また賛美は「霊的な戦い」でもあります。ヨシャパテ王は、戦いの際、なんと兵隊の前に、聖歌隊を配置しました(Ⅱ歴代誌 20:21)。その聖歌隊が「主に感謝せよ、その恵みはとこしえまで!」と賛美しはじめたその時、主は不思議な方法で、敵を打ち負かして下さいました。私たちの目の前にも、問題や敵が立ちふさがることがあります。自分の力や策略では、どうにも前に進めないと思うことがあるかもしれません。その時、私たちに何ができるのでしょうか?その時こそ、賛美なのです!イエス様は十字架にかかられる前夜、賛美を歌ってからオリーブ山に向かい、ゲッセマネで霊的に勝利されました(マタイ26:30)。またパウロとシラスは、真夜中の獄中で賛美を捧げ、圧倒的な奇跡を体験しました(使徒16:25)。今でも多くの教会で、メッセージの直前に聖歌隊が歌うのも同じです。賛美がささげられるところ、サタンは逃げ去り、聖霊が豊かに働くからです。 

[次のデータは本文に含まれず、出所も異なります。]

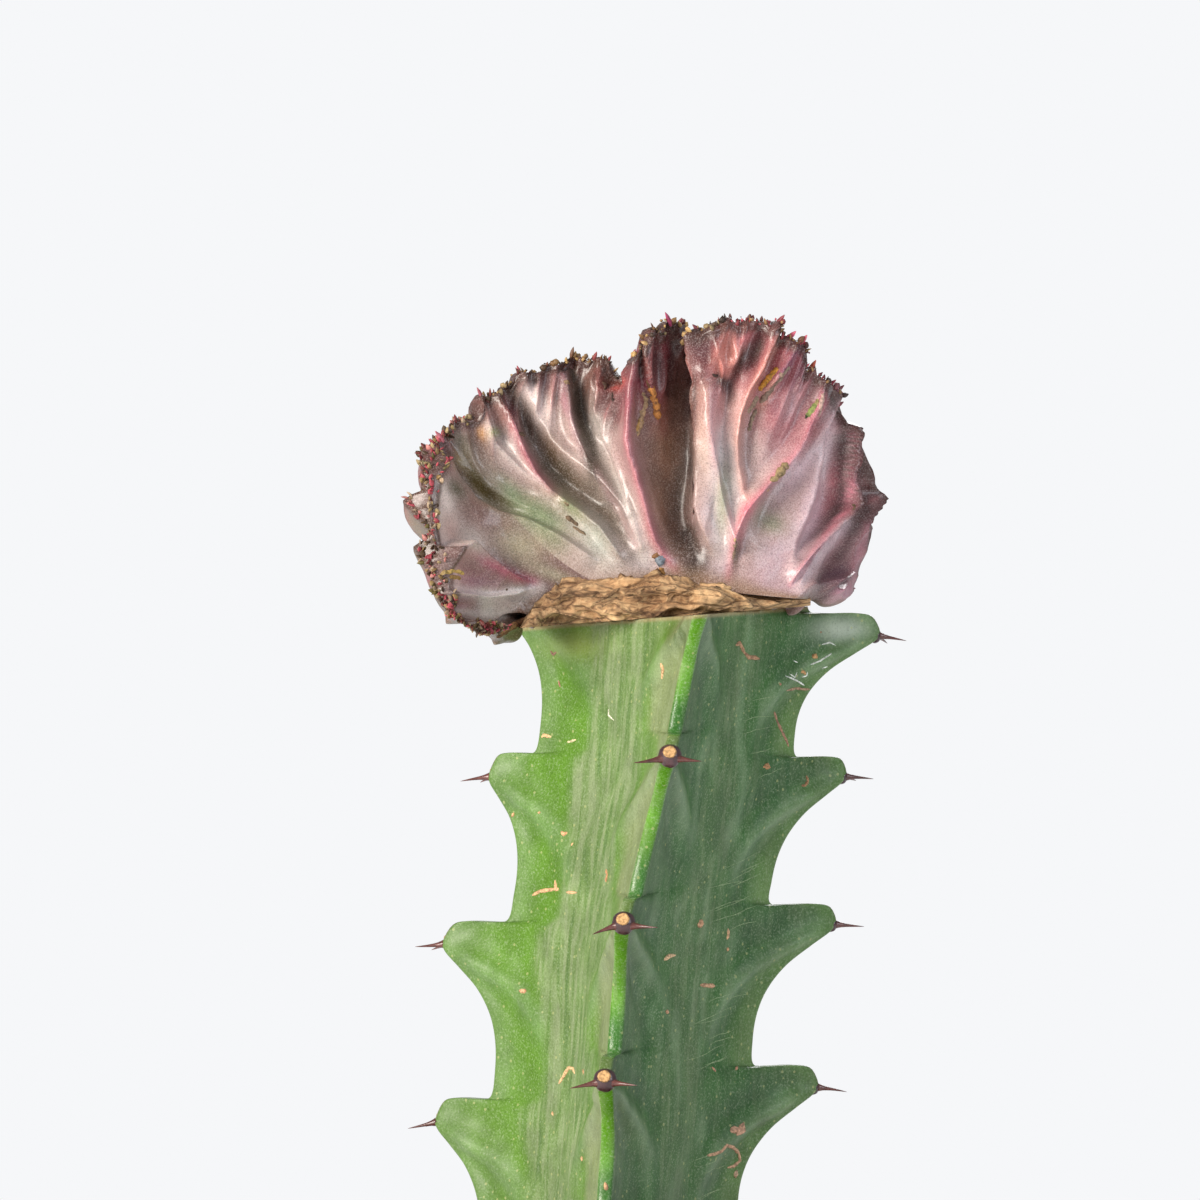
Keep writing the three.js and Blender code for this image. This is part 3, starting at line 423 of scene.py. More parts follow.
def head_skin(at, along):
    """Points of the head's skin. along runs from the front foot over the growing edge to the back foot."""
    back_from = FRONT_SHARE + CAP_SHARE
    v = np.where(along < FRONT_SHARE, along / FRONT_SHARE, np.clip((1 - along) / (1 - back_from), 0, 1))
    turn = np.clip((along - FRONT_SHARE) / CAP_SHARE, 0, 1) * math.pi
    side = np.cos(turn)
    front = side >= 0
    half = 1.0 - 0.3 * (1 - smoothstep(at, 8, 10)) + 5.6 * (1 - v**1.5)
    half = np.where(front, half, half * (1 - 0.6 * (1 - smoothstep(at, 2.5, 4.2)) * smoothstep(v, 0.3, 0.8)))
    middle = fan_middle(at, v)
    normal = fan_normal(at, v)
    rise = np.zeros_like(at)
    proud = 2.2 * smoothstep(v, 0, 0.25) * (1 - smoothstep(at, 15.6, 16.8) * (1 - smoothstep(at, 20.2, 21.4)))
    crests = middle + normal * (half + proud)[:, None]
    rise[front] = front_folds(crests[front, 0], crests[front, 2]) * smoothstep(v[front], 0.04, 0.25)
    rise[~front] = (ribs_at(BACK_RIBS, at, v) * (1 - 0.35 * smoothstep(v, 0.85, 1)) + back_lobes(at, v)
                    + tubercles_at(BACK_TUBERCLES, at, v))[~front]
    pleated = smoothstep(at, 7.5, 9.5) * (1 - 0.8 * smoothstep(at, 25, 26.5))
    rise += 1.5 * (pleats(at, v) - 0.45) * smoothstep(v, 0.66, 0.97) * pleated
    end = np.clip(np.minimum(at, LAST - at) / 1.4, 0, 1)
    ends = np.sqrt(np.clip(1 - (1 - end) ** 2, 0, 1))
    place = middle + side[:, None] * np.array([0, -20.0, 0])
    folds = 0.55 * grain(np.stack([at, v * 1.2, 7 * side], -1), 0.75, 2.2) * smoothstep(v, 0.35, 1)
    lumps = 0.34 * grain(place, 6.0) + 0.16 * grain(place, 2.3, 5.1) + 0.05 * grain(place, 0.9, 1.3)
    thick = (half + rise + (folds + lumps) * smoothstep(v, 0, 0.2)) * ends * side
    lift = 1.3 * np.sin(turn) * ends + frilled(at) * smoothstep(v, 0.8, 1)
    points = middle + normal * thick[:, None] + sheet_outward(at) * lift[:, None] + HUB
    return points, v, side, rise


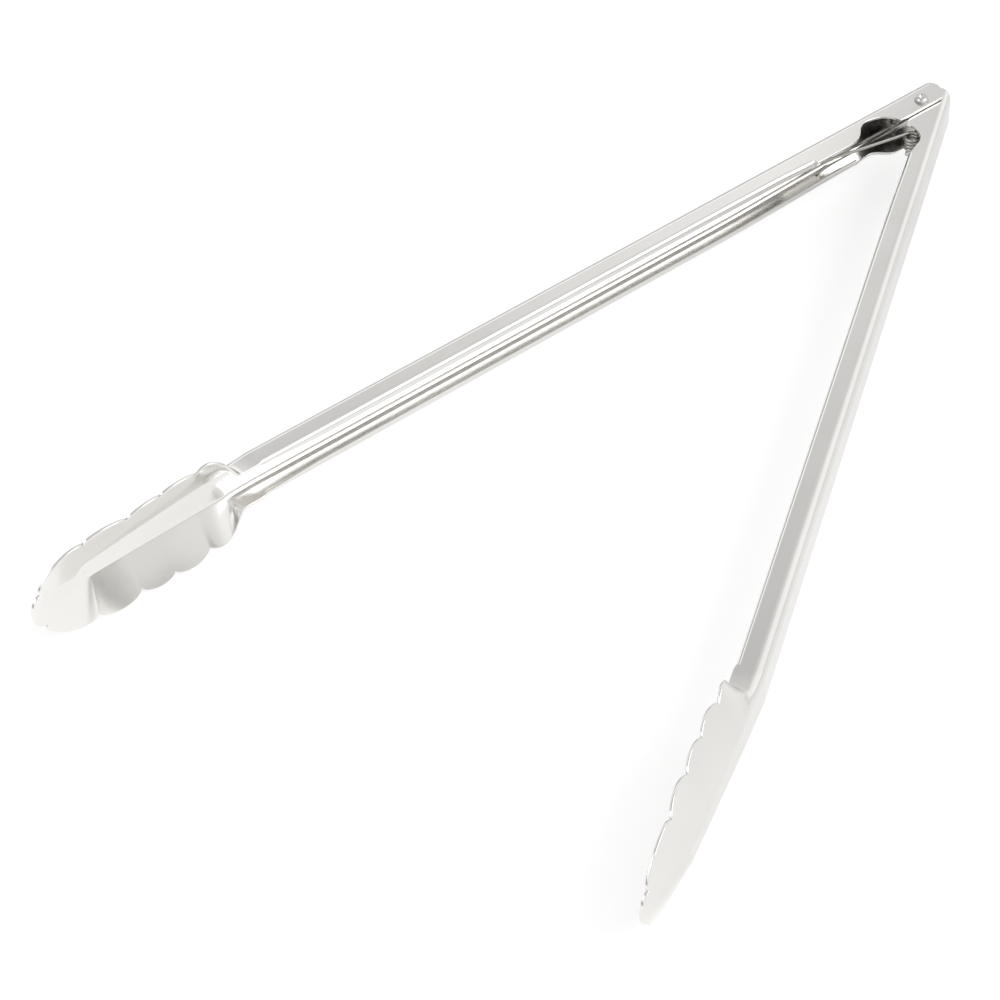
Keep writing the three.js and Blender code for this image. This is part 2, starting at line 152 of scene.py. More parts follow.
def mathNode(tree, kind, first, second):  # the sum or product of two values
    node = tree.nodes.new("ShaderNodeMath")
    node.operation = kind
    tree.links.new(first, node.inputs[0])
    tree.links.new(second, node.inputs[1])
    return node.outputs["Value"]


def dotNode(tree, vector, direction):  # how much a vector points along a direction
    node = tree.nodes.new("ShaderNodeVectorMath")
    node.operation = "DOT_PRODUCT"
    node.inputs[1].default_value = direction
    tree.links.new(vector, node.inputs[0])
    return node.outputs["Value"]


def mixNode(tree, share, first, second):  # one value going over into another
    node = tree.nodes.new("ShaderNodeMix")
    for socket, value in (("Factor", share), ("A", first), ("B", second)):
        tree.links.new(value, node.inputs[socket])
    return node.outputs["Result"]


# The camera, at the photograph's viewing angle

cameraPlace = dict(
    turn=37.323,          # degrees round the vertical
    lookDown=41.998,
    roll=-4.489,
    lens=87.775,
    filmWidth=36,
    distance=921.37,      # along the view from the camera to the hinge
    hingeRight=158.86,    # hinge to the right of the view's middle
    hingeUp=144.65,
    clip=(0.05, 20),      # metres
)


def makeCamera(c):
    # The camera stands back from the hinge along its own view, then left and down so that the
    # hinge comes to its place in the picture.
    turn, down, roll = np.radians([c["turn"], c["lookDown"], c["roll"]])
    level = np.array([np.cos(turn), np.sin(turn), 0])
    ahead = np.array([-np.sin(turn) * np.cos(down), np.cos(turn) * np.cos(down), -np.sin(down)])
    above = np.cross(level, ahead)
    right = level * np.cos(roll) + above * np.sin(roll)
    up = above * np.cos(roll) - level * np.sin(roll)
    place = hingeAt - (c["hingeRight"] * right + c["hingeUp"] * up + c["distance"] * ahead) / 1000
    lens = bpy.data.cameras.new("camera")
    lens.lens, lens.sensor_width = c["lens"], c["filmWidth"]
    lens.clip_start, lens.clip_end = c["clip"]
    view = bpy.data.objects.new("camera", lens)
    view.matrix_world = placed(right, up, -ahead, place)
    bpy.context.scene.collection.objects.link(view)
    bpy.context.scene.camera = view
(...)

クリスチャンの特徴はとにかくよく歌うことです。礼拝においてはもちろん、葬儀においてもです。なぜなら賛美こそ、私たちの力だからです。また賛美は、私たちの信仰告白であり、祈りでもあります。ところで葬儀に歌ってもらう愛唱歌を決めていますか?それは、あなたが今まで何を信じ、何に感動し、何に人生を捧げて来たのかを証しする、人生の集大成となるのです。 



ですから、私たちは
キリストを通して、賛美のいけにえ、
すなわち御名をたたえるくちびるの果実を、 
神に絶えずささげようではありませんか。